>> START AVAILABLE DATA
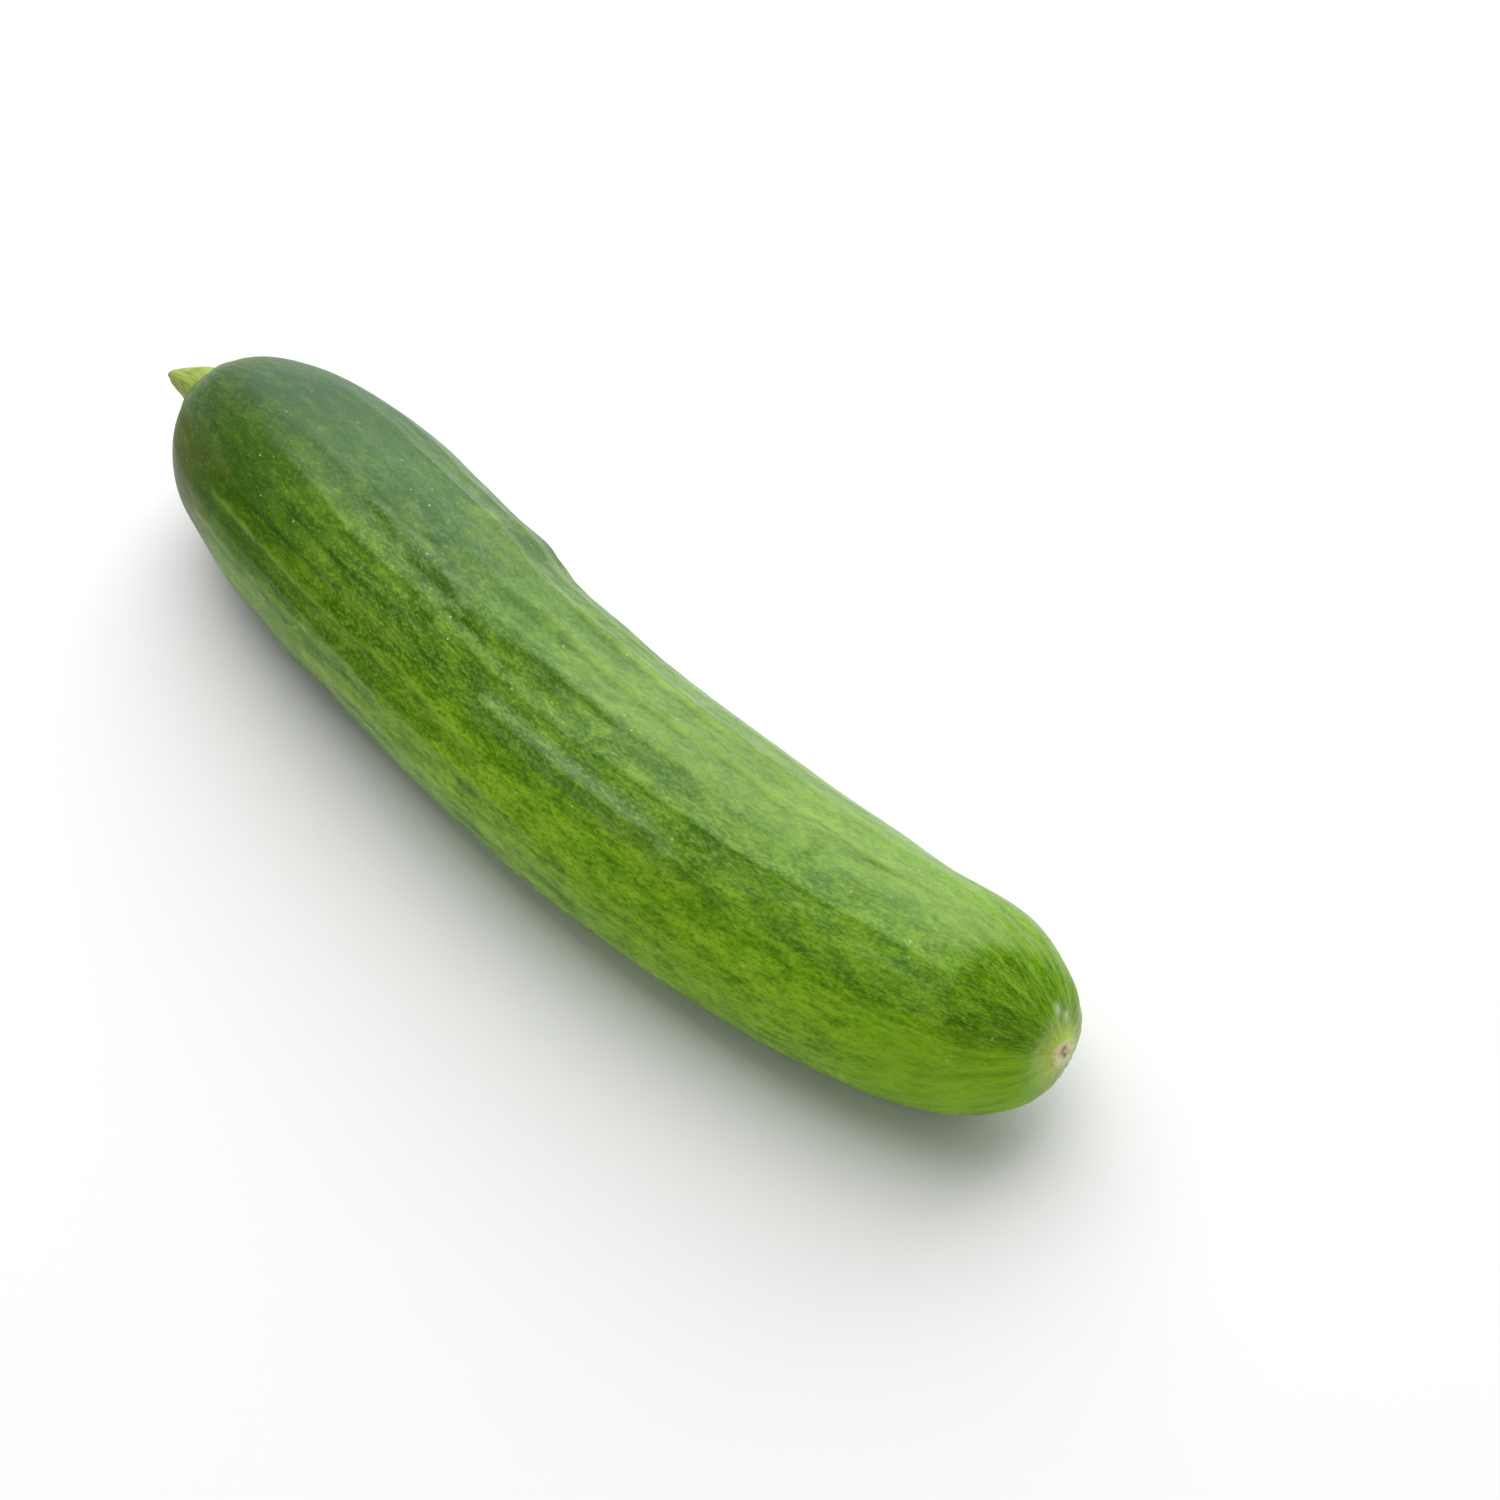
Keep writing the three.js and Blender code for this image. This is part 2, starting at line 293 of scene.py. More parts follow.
# the grain of each random pattern: length along and width round the fruit of a lump, and its seed
VEIN_GRAIN = (14, 3, 11)
DIMPLE_GRAIN = (3.2, 1.6, 21)
CRINKLE_GRAIN = (6.5, 1.5, 61)
WAVE_GRAIN = (4.5, 1.5, 71)
# where the upper flank waves: angle round, its spread, rise and fall along the fruit, and strength
WAVES = [(107, 11, (0.3, 0.38), (0.6, 0.75), 0.6), (126, 9, (0.42, 0.5), (0.75, 0.9), 0.35)]
# where the listed folds shape the flank, so that the random relief is quiet
QUIET = (115, 20, (0.38, 0.45), (0.66, 0.74), 0.65)
# where the ribs run calm: low on the flank and on the step
LOW_ANGLE, LOW_SPREAD, LOW_START, LOW_CALM = 152, 30, (0.35, 0.5), 0.65
STEP_ANGLES, STEP_REACH, STEP_CALM = ((88, 98), (136, 146)), ((0.34, 0.4), (0.64, 0.74)), 0.85
# the skin is let down on top, so that its highest folds are no higher than the solid's skin
SETTLING = 0.36
SETTLING_ANGLE, SETTLING_SPREAD, SETTLING_PLACE, SETTLING_REACH = 96, 28, 0.32, 0.1
# a step down the flank: its height in millimetres at angles round, and how many degrees its upper
# edge is turned and how deep it is at shares of the span
SHELF = [
    (80, 0), (92, 0), (95, 0.02), (98, -0.17), (100, -0.34), (102, -0.49), (104, -0.62),
    (106, -0.74), (108, -0.84), (109.5, -0.88), (111, -0.86), (113, -0.78), (114.8, -0.73),
    (117, -0.82), (120, -0.87), (140, -0.6), (160, -0.25), (178, 0), (195, 0),
]
SHELF_SHIFT = [(0.38, 5), (0.44, 4.5), (0.48, 2.5), (0.52, 0), (0.60, 0), (0.66, -1)]
SHELF_EDGE = (103, 111)  # angles round over which that turn fades out
SHELF_DEPTH = [
    (0.405, 0), (0.43, 0.7), (0.455, 1.1), (0.51, 1.1), (0.56, 1), (0.60, 0.6), (0.64, 0.3), (0.69, 0),
]
FOLD_RUN = 0.018  # share of the span over which a fold rises at each end
MOST_UNEVEN = 0.25  # a fold higher than this, in millimetres, is no more uneven than one this high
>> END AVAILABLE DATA
*STATED PROBLEM*.
Each line of the material should be echoed exactly.

*FINISHED TASK*.
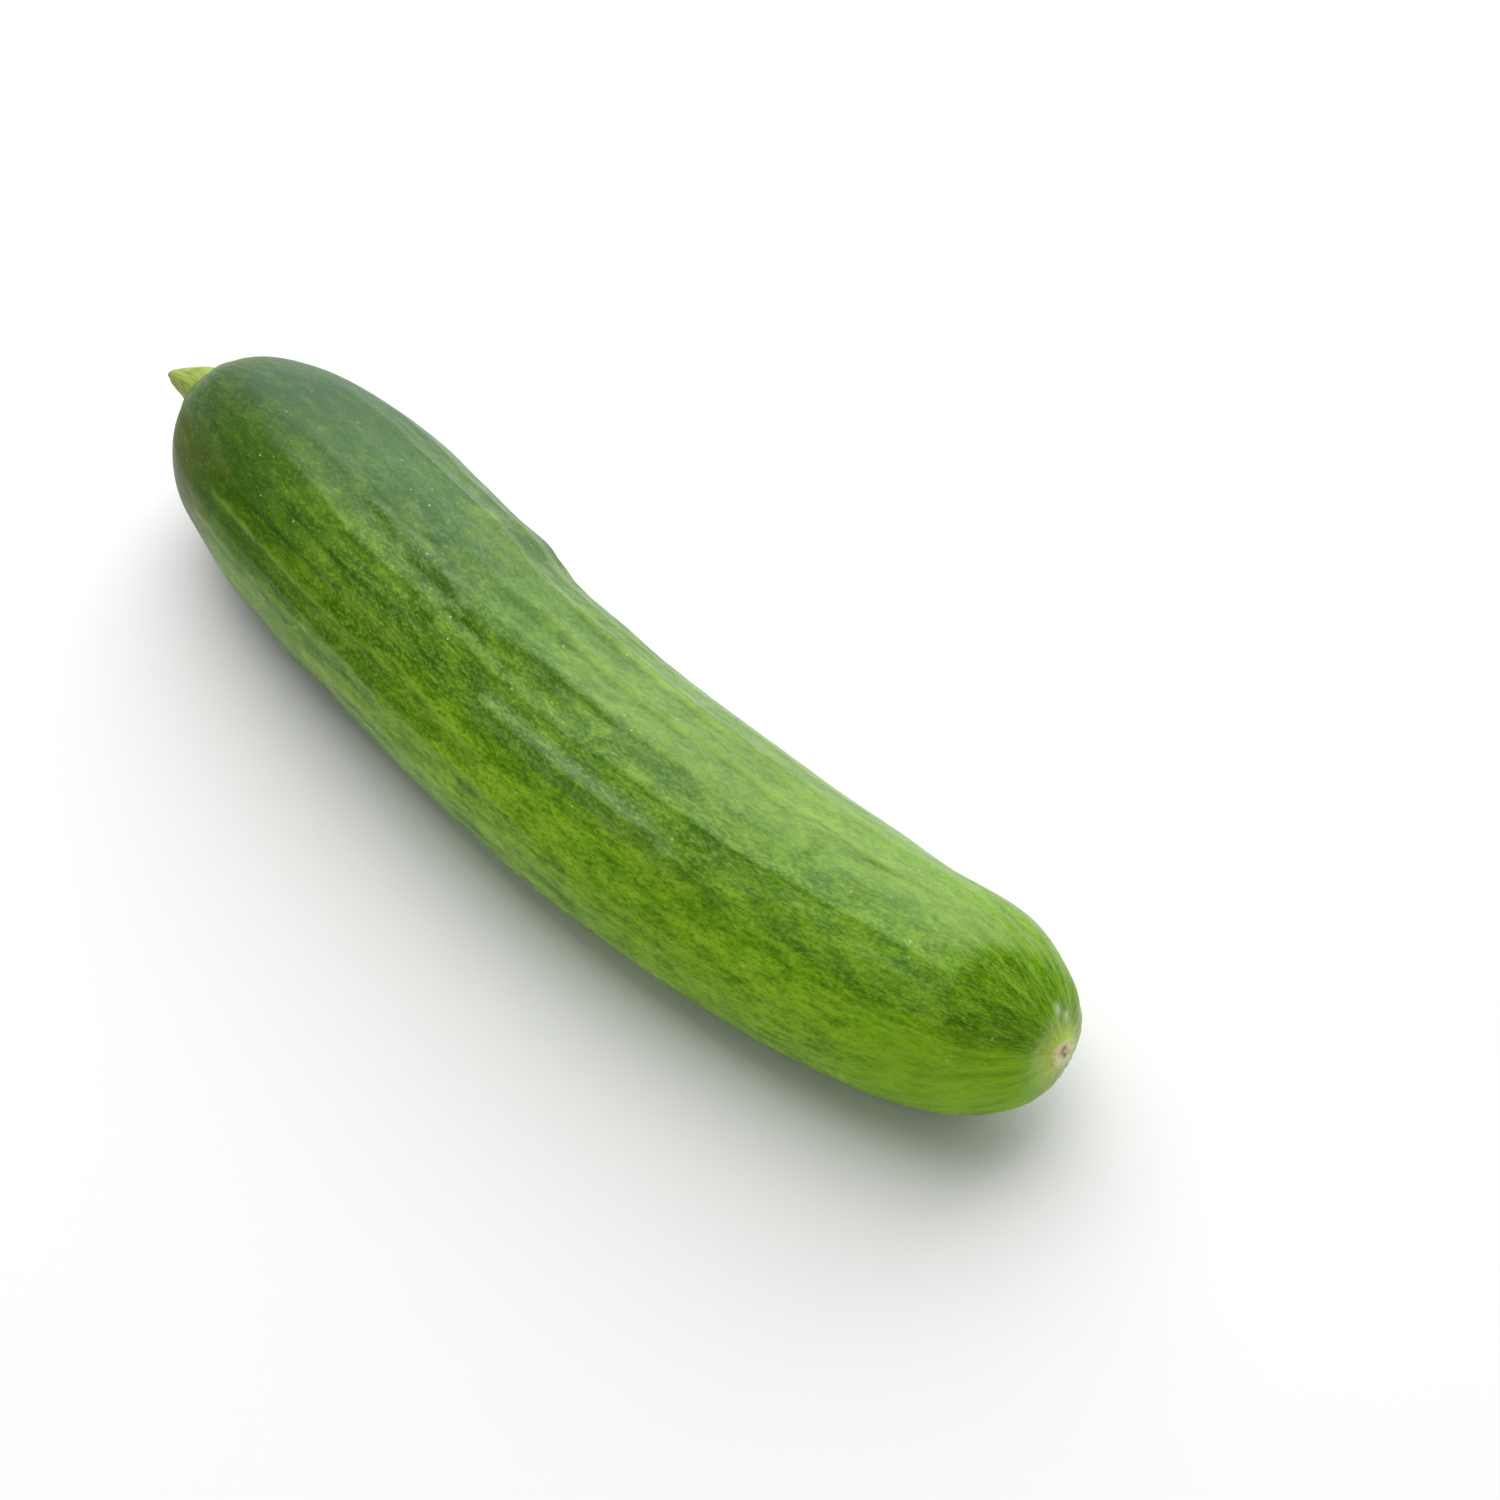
Keep writing the three.js and Blender code for this image. This is part 2, starting at line 293 of scene.py. More parts follow.
# the grain of each random pattern: length along and width round the fruit of a lump, and its seed
VEIN_GRAIN = (14, 3, 11)
DIMPLE_GRAIN = (3.2, 1.6, 21)
CRINKLE_GRAIN = (6.5, 1.5, 61)
WAVE_GRAIN = (4.5, 1.5, 71)
# where the upper flank waves: angle round, its spread, rise and fall along the fruit, and strength
WAVES = [(107, 11, (0.3, 0.38), (0.6, 0.75), 0.6), (126, 9, (0.42, 0.5), (0.75, 0.9), 0.35)]
# where the listed folds shape the flank, so that the random relief is quiet
QUIET = (115, 20, (0.38, 0.45), (0.66, 0.74), 0.65)
# where the ribs run calm: low on the flank and on the step
LOW_ANGLE, LOW_SPREAD, LOW_START, LOW_CALM = 152, 30, (0.35, 0.5), 0.65
STEP_ANGLES, STEP_REACH, STEP_CALM = ((88, 98), (136, 146)), ((0.34, 0.4), (0.64, 0.74)), 0.85
# the skin is let down on top, so that its highest folds are no higher than the solid's skin
SETTLING = 0.36
SETTLING_ANGLE, SETTLING_SPREAD, SETTLING_PLACE, SETTLING_REACH = 96, 28, 0.32, 0.1
# a step down the flank: its height in millimetres at angles round, and how many degrees its upper
# edge is turned and how deep it is at shares of the span
SHELF = [
    (80, 0), (92, 0), (95, 0.02), (98, -0.17), (100, -0.34), (102, -0.49), (104, -0.62),
    (106, -0.74), (108, -0.84), (109.5, -0.88), (111, -0.86), (113, -0.78), (114.8, -0.73),
    (117, -0.82), (120, -0.87), (140, -0.6), (160, -0.25), (178, 0), (195, 0),
]
SHELF_SHIFT = [(0.38, 5), (0.44, 4.5), (0.48, 2.5), (0.52, 0), (0.60, 0), (0.66, -1)]
SHELF_EDGE = (103, 111)  # angles round over which that turn fades out
SHELF_DEPTH = [
    (0.405, 0), (0.43, 0.7), (0.455, 1.1), (0.51, 1.1), (0.56, 1), (0.60, 0.6), (0.64, 0.3), (0.69, 0),
]
FOLD_RUN = 0.018  # share of the span over which a fold rises at each end
MOST_UNEVEN = 0.25  # a fold higher than this, in millimetres, is no more uneven than one this high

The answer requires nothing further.